In 2020, human rights NGO Global Witness named Guatemala as one of the five most deadly countries in the world for land and environmental defenders. At least eighty individuals were killed between 2012 and 2021. Hundreds of other Guatemalan activists each year faced non-lethal attacks. The majority of these attacks were perpetrated by extractive industry and the Guatemalan State, who have repeatedly named land and environmental defenders “terrorists, delinquents, and assassins.” On the brink of national elections, the situation has reached a crisis point. Defenders in Guatemala are no longer able to speak or protest freely in their country. 

Ahead of the national elections this Sunday, Land Rights Now sat down with Leocadio Juracán; a land defender and political activist from the Comité Campesino del Altiplano (CCDA) and the  National Land Coalition of Guatemala. Juracán and his colleagues strive to “promote democratic participation in various sectors” to ensure equal representation among people who “have experienced most of the consequences of State policy, the social and economic situation, and rural development and agriculture in [Guatemala].” Widespread corruption at all levels of government and public institutions in Guatemala has rendered land and environmental issues absent in national politics.

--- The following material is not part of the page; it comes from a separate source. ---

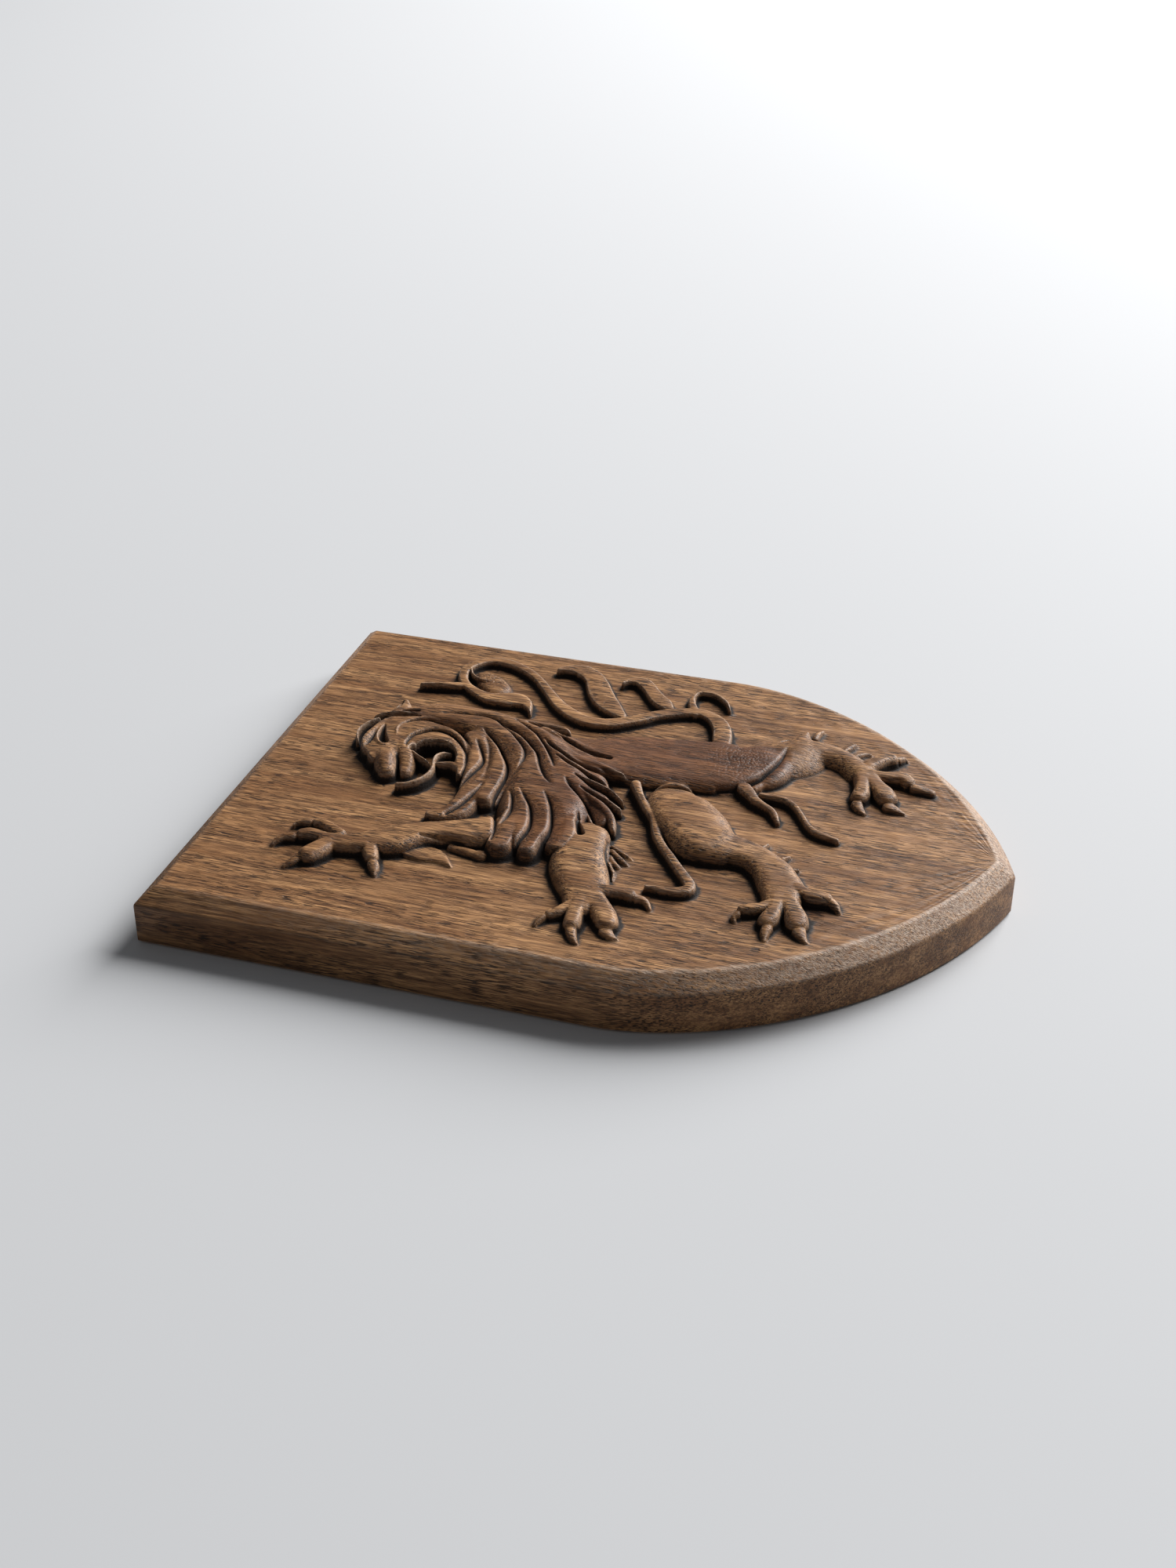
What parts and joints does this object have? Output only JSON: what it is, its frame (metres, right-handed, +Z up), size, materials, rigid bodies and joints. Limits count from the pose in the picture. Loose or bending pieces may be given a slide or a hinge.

The implications of political silence on land rights are dire for Indigenous and peasant communities in Guatemala. These communities live on the front lines of human rights violations in their country; a reality which is reflected in the adoption of precautionary measures to guarantee life and physical integrity in Guatemalan Indigenous groups by the InterAmerican Human Rights Commission. These measures, Juracán notes, show that the “obligation [of the State] to repair the damage they have caused to education, to the community health system, culture, human rights, and the right to food.” It is a matter of human rights, he declares. “We are the witnesses of corruption. We are witnesses of how the repression and criminalization have increased in Guatemala.” 

Juracán believes that Indigenous and campesino organizations like the  CCDA and the National Land Coalition can help citizens understand the gravity of their vote. A responsible vote, according to Juracán, is one which backs candidates who seek to transform the oppressive systems fueling a crisis of evictions, violence, and poverty in rural Guatemala. “It is important for Guatemalan people to participate and realize who are the candidates who respond to their own interests and who are the candidates who act in the interest of the people,” says Leocadio. 

Despite the risks of activism, Leocadio and his colleagues see the upcoming national elections as a tipping point for the future of democracy and environmental justice. “This is a very important issue for the international community to pay attention to because the struggles of the peasant and Indigenous movement have repercussions for the life of all humanity.” Juracán proclaims. “Through mega projects [agribusiness and the government] seek to continue generating wealth by destroying the environment, the life of humanity, and are contributing to global warming.” Leocadio says that it is past time to take action on this issue. “The Guatemalan government must stop violating human rights. And it must seriously address structural problems: the issue of development, food security and sovereignty, investment in the countryside. The peasant organizations have serious proposals, proposals that would solve the agrarian problems. The evictions only harm the rural communities and make them poorer. We need guarantees for our human rights, now!”